For a man whose campaign speeches often soared to great rhetorical heights, President Barack Obama's inaugural address was conversational and very straightforward, according to CBS News Senior Political Correspondent Jeff Greenfield.

"It was a deliberate effort not to be flowery, the times did not demand that, in fact demanded something else," Greenfield told Katie Couric. "The words were tough. The words were simple. The sentences were short. The tone was very conversational, not oratorical."

Greenfield identified three points of special significance from the speech, even if they were not the most memorable lines.

The first was Mr. Obama's non-ideological approach to the role of government.

"Instead of saying as Reagan did that government is the problem, or as others might have said that government is the solution, he said the question is not whether government is good or bad but what works," Greenfield said. "If it works we'll keep it, if it doesn't we'll end it. That's a very kind of pragmatic message."

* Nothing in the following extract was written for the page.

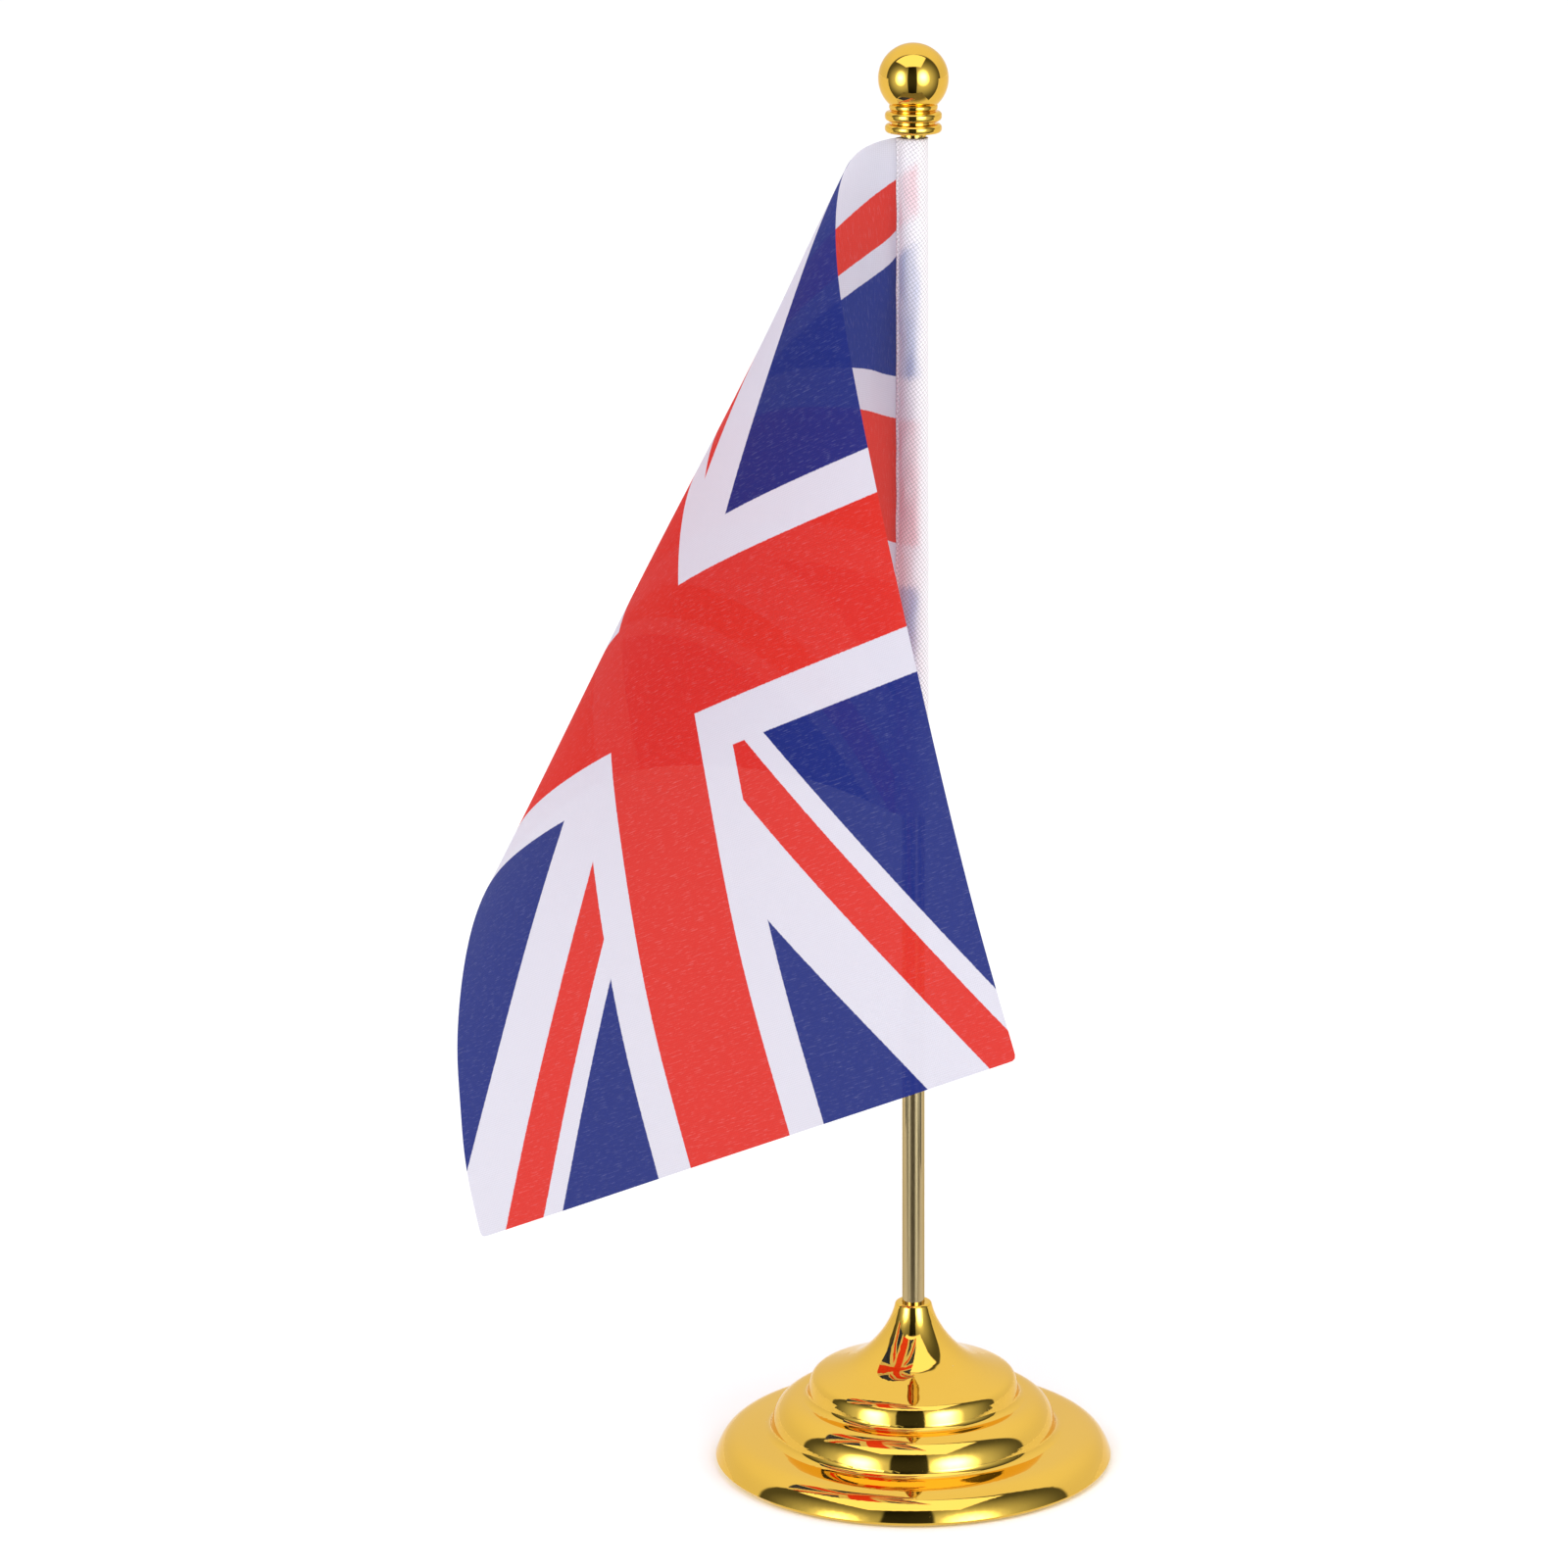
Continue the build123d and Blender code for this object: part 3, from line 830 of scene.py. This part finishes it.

Greenfield also picked out the president's effort to put himself in squarely in the center of American experience by invoking timeless virtues of charity and kindness.

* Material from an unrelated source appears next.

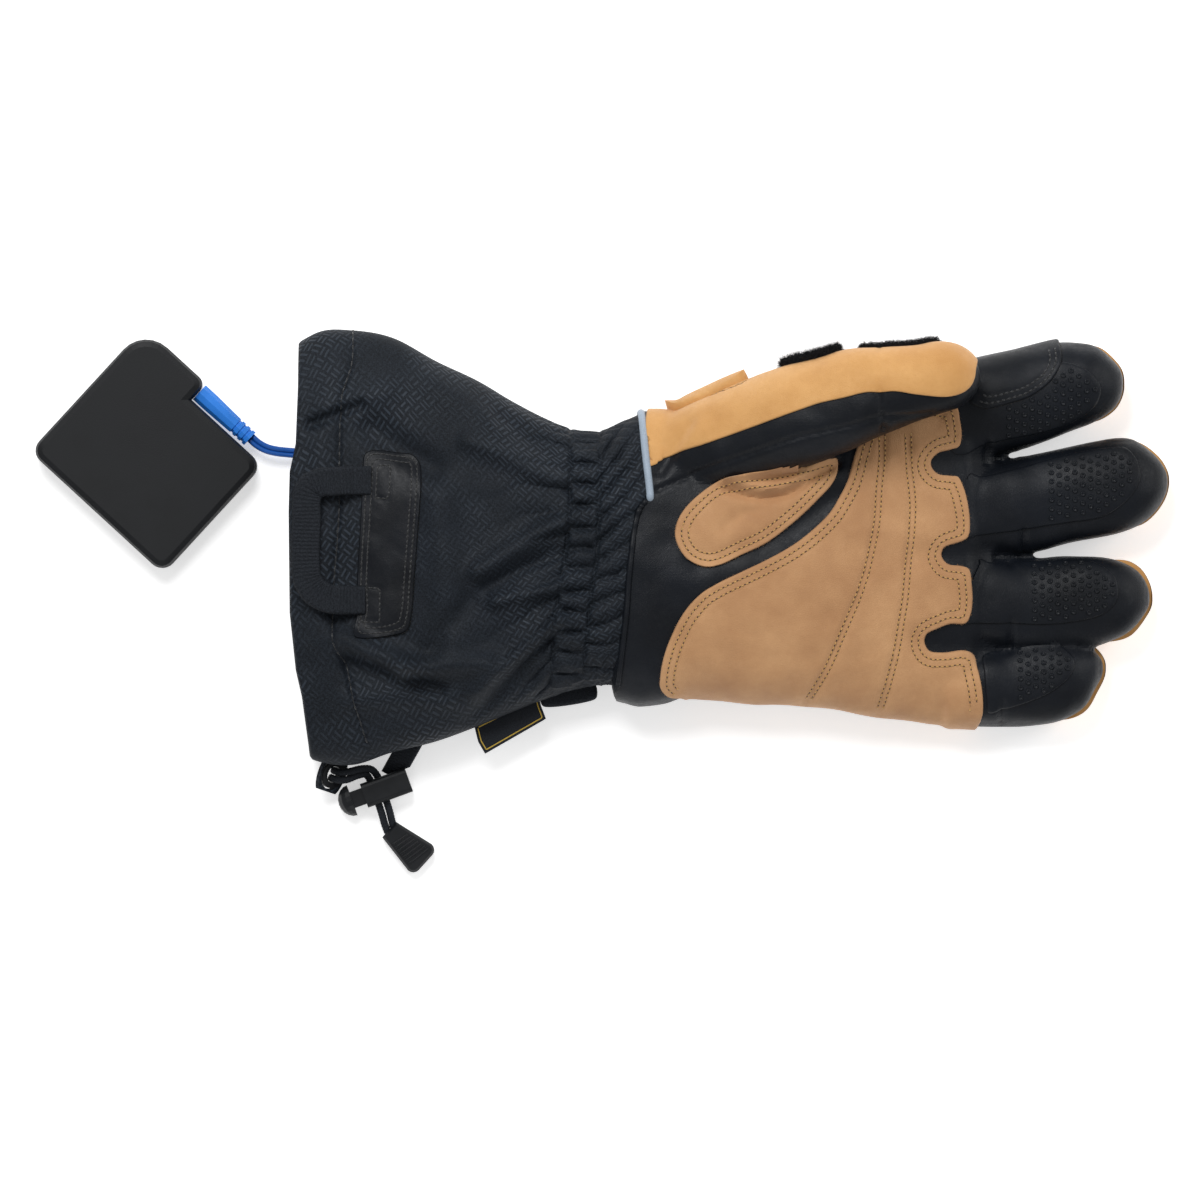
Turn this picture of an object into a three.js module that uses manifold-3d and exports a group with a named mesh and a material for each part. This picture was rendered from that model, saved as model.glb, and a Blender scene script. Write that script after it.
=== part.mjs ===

"He said these are old and they are true," Greenfield noted. "And I really think the message there is, I may be, as he once called himself, a skinny black kid with a funny name, but I am in the mainstream of American thought."

The final message of the speech that struck a chord was the understated way that Mr. Obama addressed the racial issue.

"The one real reference to race was when he simply said to toward the end that let's make it clear that someone whose father might not have been served at a local restaurant 60 years ago is now taking the oath of office," Greenfield said. "That was a very personal way of embodying what all of us have been talking about so far."